-- begin LISTED ENTRIES --

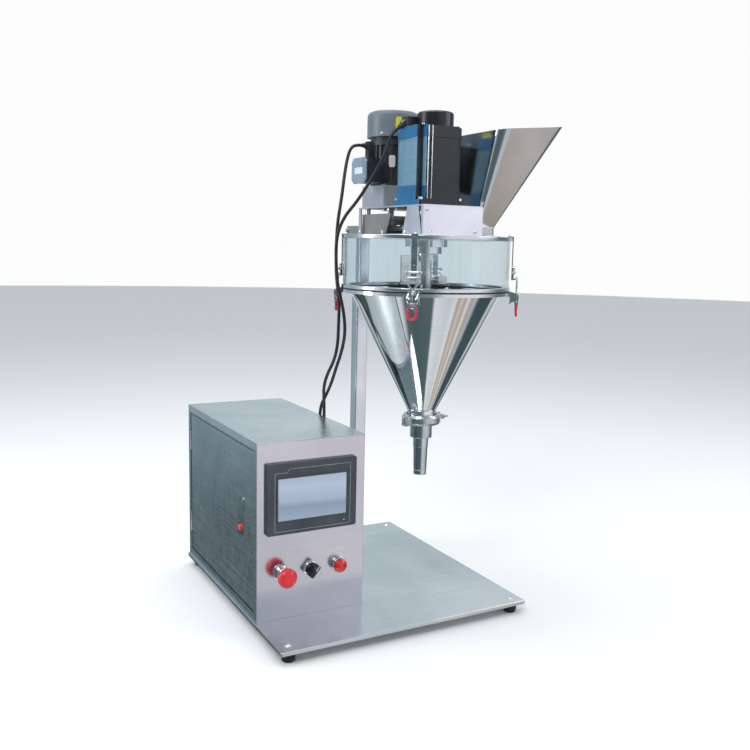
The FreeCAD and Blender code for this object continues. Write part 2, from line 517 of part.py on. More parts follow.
# shaft coupling between servo and auger shaft
cp = cyl(AX, AY, 770.0, 812.0, 15.0)
cp = cut(cp, [cyl(AX, AY, 765, 790.4, 7.05), cyl(AX, AY, 790.0, 815, 9.55),
              box(AX - 20, AY - 20, 789.4, AX + 20, AY + 20, 790.6).cut(cyl(AX, AY, 780, 800, 11.0))])

# ---------------------------------------------------------------- agitator and its drive
quill = ring(AX, AY, 540.0, 769.0, 13.0, 8.0)
quill = quill.fuse(ring(AX, AY, 712.0, 769.0, 20.0, 8.0))
ag = [quill]
# upper blade, cross arms and scraper bars following the wall
ag.append(box(AX - 62, AY - 3, 662, AX - 10, AY + 3, 724))
for sg in (-1, 1):
    q0, q1, q2, q3 = (AX + sg * 10, AY, 600), (AX + sg * 145, AY, 640), (AX + sg * 50, AY, 454), (AX + sg * 10, AY, 546)
    ag += [rod(q0, q1, 5.0), rod(q1, q2, 5.0), rod(q2, q3, 5.0), ball(q1, 5.0), ball(q2, 5.0)]
ag.append(box(AX + 28, AY - 9, 663, AX + 50, AY + 9, 680))
ag.append(rod((AX + 10, AY, 671), (AX + 30, AY, 671), 4.0))
agf = fuse(ag)
agf = agf.cut(cyl(AX, AY, 530, 780, 8.0))
node("agitator", agf)


def sprocket(x, y, z0, z1, teeth, pitch_r, bore):
    ro = pitch_r + 3.0
    s = cyl(x, y, z0, z1, ro)
    cuts = []
    for i in range(teeth):
        a = 2 * math.pi * i / teeth
        cuts.append(cyl(x + (pitch_r + 0.8) * math.cos(a), y + (pitch_r + 0.8) * math.sin(a), z0 - 1, z1 + 1, 2.9))
    s = cut(s, cuts)
    return s.cut(cyl(x, y, z0 - 5, z1 + 5, bore))


# driven sprocket hub stands on the quill's top; drive sprocket on the gearbox shaft
N1, N2 = 24, 15
P = 9.525
PR1, PR2 = P / (2 * math.sin(math.pi / N1)), P / (2 * math.sin(math.pi / N2))
SZ0, SZ1 = 779.0, 783.0
dr = sprocket(AX, AY, SZ0, SZ1, N1, PR1, 15.4)
hubr = ring(AX, AY, 773.4, SZ0 + 0.5, 23.0, 15.4)
neck = ring(AX, AY, 769.0, 774.0, 20.0, 15.4)
node("driven_sprocket", fuse([dr, hubr, neck]))
ds = sprocket(AX, GY, SZ0, SZ1, N2, PR2, 7.0)
ds = fuse([ds, ring(AX, GY, SZ1 - 0.5, 800.0, 14.0, 7.0)])
gsh = cyl(AX, GY, 776.5, 828.0, 6.98)
node("drive_sprocket", fuse([ds, gsh]))

# chain round both sprockets, a closed loop just outside the teeth
cd = GY - AY
chr_ = 3.4
r1, r2 = PR1 + chr_, PR2 + chr_


def loop(ra, rb, z0, z1):
    a = cyl(AX, AY, z0, z1, ra)
    b = cyl(AX, GY, z0, z1, rb)
    th = math.asin((ra - rb) / cd)
    p = [(AX + ra * math.cos(th), AY + ra * math.sin(th), z0), (AX + rb * math.cos(th), GY + rb * math.sin(th), z0),
         (AX - rb * math.cos(th), GY + rb * math.sin(th), z0), (AX - ra * math.cos(th), AY + ra * math.sin(th), z0)]
    return a.fuse(prism(p, (0, 0, z1 - z0))).fuse(b).removeSplitter()


chain = loop(r1 + 4.4, r2 + 4.4, SZ0 - 1.5, SZ1 + 1.5).cut(loop(r1, r2, SZ0 - 3, SZ1 + 3))
node("drive_chain", chain)

# ---------------------------------------------------------------- servo motor
def notched(x, y, z0, z1, s, n, r=0.0):
    h = s / 2.0
    b = box(x - h, y - h, z0, x + h, y + h, z1)
    for a in (-1, 1):
        for c in (-1, 1):
            b = b.cut(rbox(x + a * (h - n / 2 + 5) - n / 2 - 5, y + c * (h - n / 2 + 5) - n / 2 - 5, z0 - 1,
                           x + a * (h - n / 2 + 5) + n / 2 + 5, y + c * (h - n / 2 + 5) + n / 2 + 5, z1 + 1, 3.0))
    return b


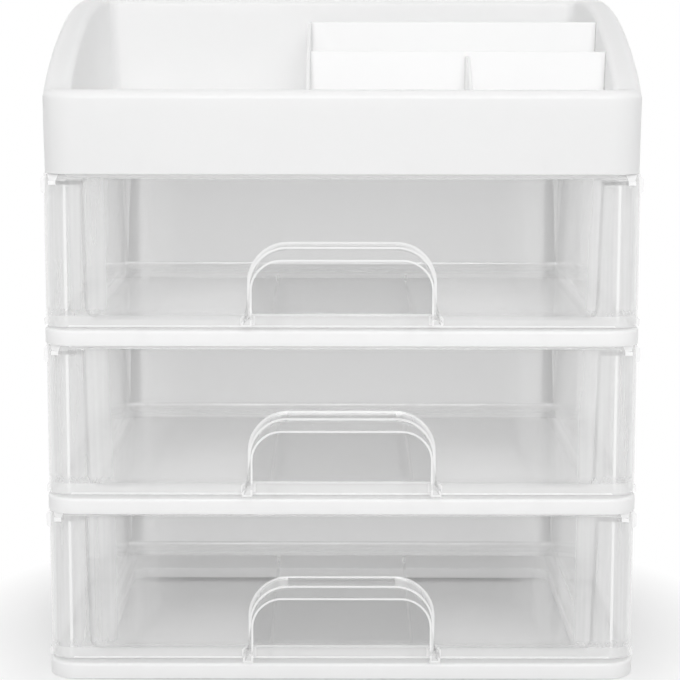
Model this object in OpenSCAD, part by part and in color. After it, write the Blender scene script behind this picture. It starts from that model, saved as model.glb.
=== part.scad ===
// Three-tier desktop drawer cabinet with an open organiser tray on top.
// X points right, Y to the back and Z up. The origin is on the table, halfway across
// the width and halfway between the front of the handles and the back.
// Every tier is a shelf, two side walls, a back panel and a clear drawer, and the
// side walls snap into the shelf under them and into the shelf or tray over them.

/* [Cabinet] */
// Outside width of the shelves and side walls
cab_w = 270; // [240:1:340]
// Depth from the front of the aprons to the back
cab_d = 198; // [170:1:260]
// Height from one shelf to the next
tier_h = 77.3; // [70:0.1:110]
// Plan radius of the upright corners
corner_r = 14; // [11:0.5:18]

/* [Shelves] */
// Height of the apron round each shelf
apron_h = 7.4; // [7:0.1:10]
// Thickness of the apron
apron_t = 2.2; // [1.8:0.1:2.6]
// Thickness of the shelf plates and of the tray's floor
plate_t = 2; // [1.4:0.1:2.6]
// Thickness of the ribs under the plates
rib_t = 1.6; // [1:0.1:2.4]
// Height of the ribs under the plates
rib_h = 3.2; // [2:0.1:3.6]
// Distance from the middle to each inner rib under the plates
rib_x = 30; // [16:1:40]
// Distance between neighbouring ribs under the plates
rib_pitch = 60; // [50:1:70]
// Distance from the front of the apron to the rib that stops the drawers
stop_back = 39; // [30:1:60]
// Width of the window in the base
window_w = 222; // [120:1:224]
// Width of the base's rim in front of its window
window_front = 26; // [14:1:80]
// Width of the base's rim behind its window
window_back = 30; // [14:1:60]
// Corner radius of the window
window_r = 8; // [3:0.5:20]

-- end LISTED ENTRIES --

Please set down the whole listing above without altering a single line.

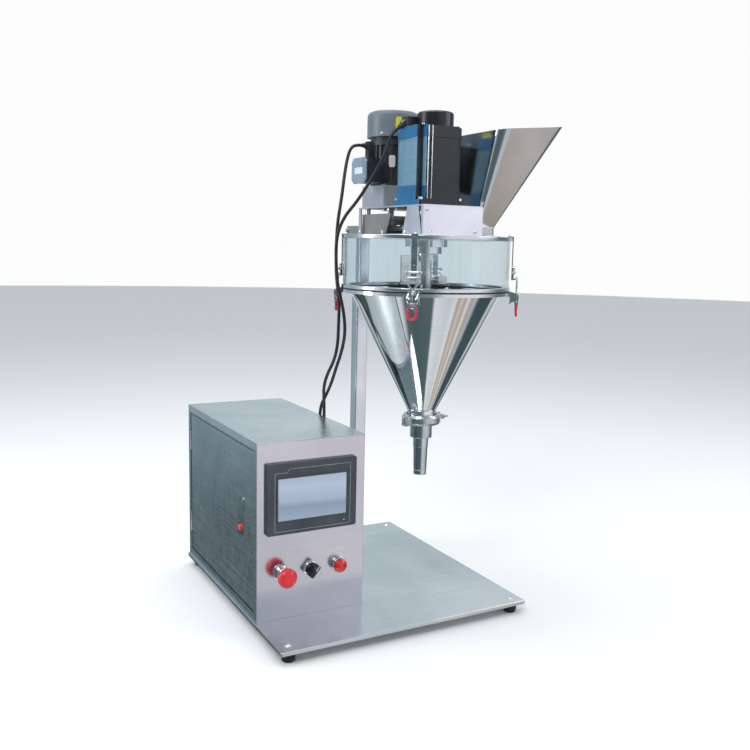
The FreeCAD and Blender code for this object continues. Write part 2, from line 517 of part.py on. More parts follow.
# shaft coupling between servo and auger shaft
cp = cyl(AX, AY, 770.0, 812.0, 15.0)
cp = cut(cp, [cyl(AX, AY, 765, 790.4, 7.05), cyl(AX, AY, 790.0, 815, 9.55),
              box(AX - 20, AY - 20, 789.4, AX + 20, AY + 20, 790.6).cut(cyl(AX, AY, 780, 800, 11.0))])

# ---------------------------------------------------------------- agitator and its drive
quill = ring(AX, AY, 540.0, 769.0, 13.0, 8.0)
quill = quill.fuse(ring(AX, AY, 712.0, 769.0, 20.0, 8.0))
ag = [quill]
# upper blade, cross arms and scraper bars following the wall
ag.append(box(AX - 62, AY - 3, 662, AX - 10, AY + 3, 724))
for sg in (-1, 1):
    q0, q1, q2, q3 = (AX + sg * 10, AY, 600), (AX + sg * 145, AY, 640), (AX + sg * 50, AY, 454), (AX + sg * 10, AY, 546)
    ag += [rod(q0, q1, 5.0), rod(q1, q2, 5.0), rod(q2, q3, 5.0), ball(q1, 5.0), ball(q2, 5.0)]
ag.append(box(AX + 28, AY - 9, 663, AX + 50, AY + 9, 680))
ag.append(rod((AX + 10, AY, 671), (AX + 30, AY, 671), 4.0))
agf = fuse(ag)
agf = agf.cut(cyl(AX, AY, 530, 780, 8.0))
node("agitator", agf)


def sprocket(x, y, z0, z1, teeth, pitch_r, bore):
    ro = pitch_r + 3.0
    s = cyl(x, y, z0, z1, ro)
    cuts = []
    for i in range(teeth):
        a = 2 * math.pi * i / teeth
        cuts.append(cyl(x + (pitch_r + 0.8) * math.cos(a), y + (pitch_r + 0.8) * math.sin(a), z0 - 1, z1 + 1, 2.9))
    s = cut(s, cuts)
    return s.cut(cyl(x, y, z0 - 5, z1 + 5, bore))


# driven sprocket hub stands on the quill's top; drive sprocket on the gearbox shaft
N1, N2 = 24, 15
P = 9.525
PR1, PR2 = P / (2 * math.sin(math.pi / N1)), P / (2 * math.sin(math.pi / N2))
SZ0, SZ1 = 779.0, 783.0
dr = sprocket(AX, AY, SZ0, SZ1, N1, PR1, 15.4)
hubr = ring(AX, AY, 773.4, SZ0 + 0.5, 23.0, 15.4)
neck = ring(AX, AY, 769.0, 774.0, 20.0, 15.4)
node("driven_sprocket", fuse([dr, hubr, neck]))
ds = sprocket(AX, GY, SZ0, SZ1, N2, PR2, 7.0)
ds = fuse([ds, ring(AX, GY, SZ1 - 0.5, 800.0, 14.0, 7.0)])
gsh = cyl(AX, GY, 776.5, 828.0, 6.98)
node("drive_sprocket", fuse([ds, gsh]))

# chain round both sprockets, a closed loop just outside the teeth
cd = GY - AY
chr_ = 3.4
r1, r2 = PR1 + chr_, PR2 + chr_


def loop(ra, rb, z0, z1):
    a = cyl(AX, AY, z0, z1, ra)
    b = cyl(AX, GY, z0, z1, rb)
    th = math.asin((ra - rb) / cd)
    p = [(AX + ra * math.cos(th), AY + ra * math.sin(th), z0), (AX + rb * math.cos(th), GY + rb * math.sin(th), z0),
         (AX - rb * math.cos(th), GY + rb * math.sin(th), z0), (AX - ra * math.cos(th), AY + ra * math.sin(th), z0)]
    return a.fuse(prism(p, (0, 0, z1 - z0))).fuse(b).removeSplitter()


chain = loop(r1 + 4.4, r2 + 4.4, SZ0 - 1.5, SZ1 + 1.5).cut(loop(r1, r2, SZ0 - 3, SZ1 + 3))
node("drive_chain", chain)

# ---------------------------------------------------------------- servo motor
def notched(x, y, z0, z1, s, n, r=0.0):
    h = s / 2.0
    b = box(x - h, y - h, z0, x + h, y + h, z1)
    for a in (-1, 1):
        for c in (-1, 1):
            b = b.cut(rbox(x + a * (h - n / 2 + 5) - n / 2 - 5, y + c * (h - n / 2 + 5) - n / 2 - 5, z0 - 1,
                           x + a * (h - n / 2 + 5) + n / 2 + 5, y + c * (h - n / 2 + 5) + n / 2 + 5, z1 + 1, 3.0))
    return b


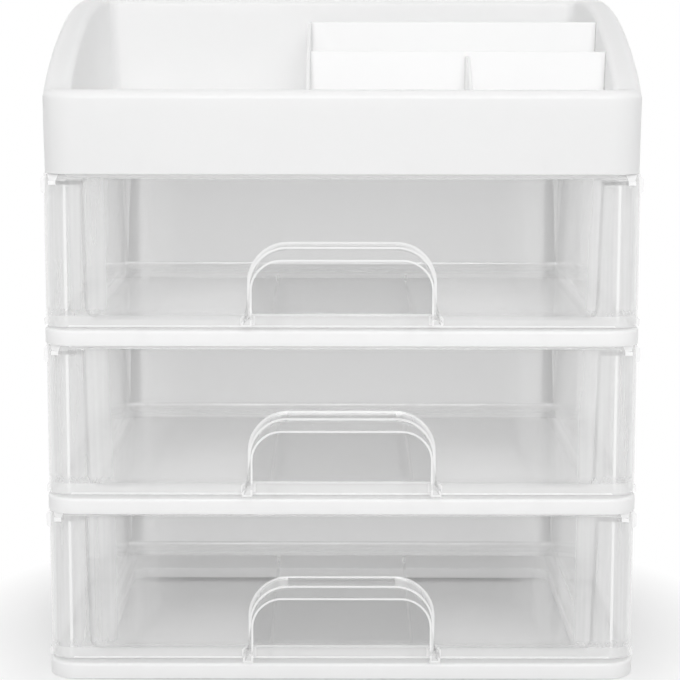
Model this object in OpenSCAD, part by part and in color. After it, write the Blender scene script behind this picture. It starts from that model, saved as model.glb.
=== part.scad ===
// Three-tier desktop drawer cabinet with an open organiser tray on top.
// X points right, Y to the back and Z up. The origin is on the table, halfway across
// the width and halfway between the front of the handles and the back.
// Every tier is a shelf, two side walls, a back panel and a clear drawer, and the
// side walls snap into the shelf under them and into the shelf or tray over them.

/* [Cabinet] */
// Outside width of the shelves and side walls
cab_w = 270; // [240:1:340]
// Depth from the front of the aprons to the back
cab_d = 198; // [170:1:260]
// Height from one shelf to the next
tier_h = 77.3; // [70:0.1:110]
// Plan radius of the upright corners
corner_r = 14; // [11:0.5:18]

/* [Shelves] */
// Height of the apron round each shelf
apron_h = 7.4; // [7:0.1:10]
// Thickness of the apron
apron_t = 2.2; // [1.8:0.1:2.6]
// Thickness of the shelf plates and of the tray's floor
plate_t = 2; // [1.4:0.1:2.6]
// Thickness of the ribs under the plates
rib_t = 1.6; // [1:0.1:2.4]
// Height of the ribs under the plates
rib_h = 3.2; // [2:0.1:3.6]
// Distance from the middle to each inner rib under the plates
rib_x = 30; // [16:1:40]
// Distance between neighbouring ribs under the plates
rib_pitch = 60; // [50:1:70]
// Distance from the front of the apron to the rib that stops the drawers
stop_back = 39; // [30:1:60]
// Width of the window in the base
window_w = 222; // [120:1:224]
// Width of the base's rim in front of its window
window_front = 26; // [14:1:80]
// Width of the base's rim behind its window
window_back = 30; // [14:1:60]
// Corner radius of the window
window_r = 8; // [3:0.5:20]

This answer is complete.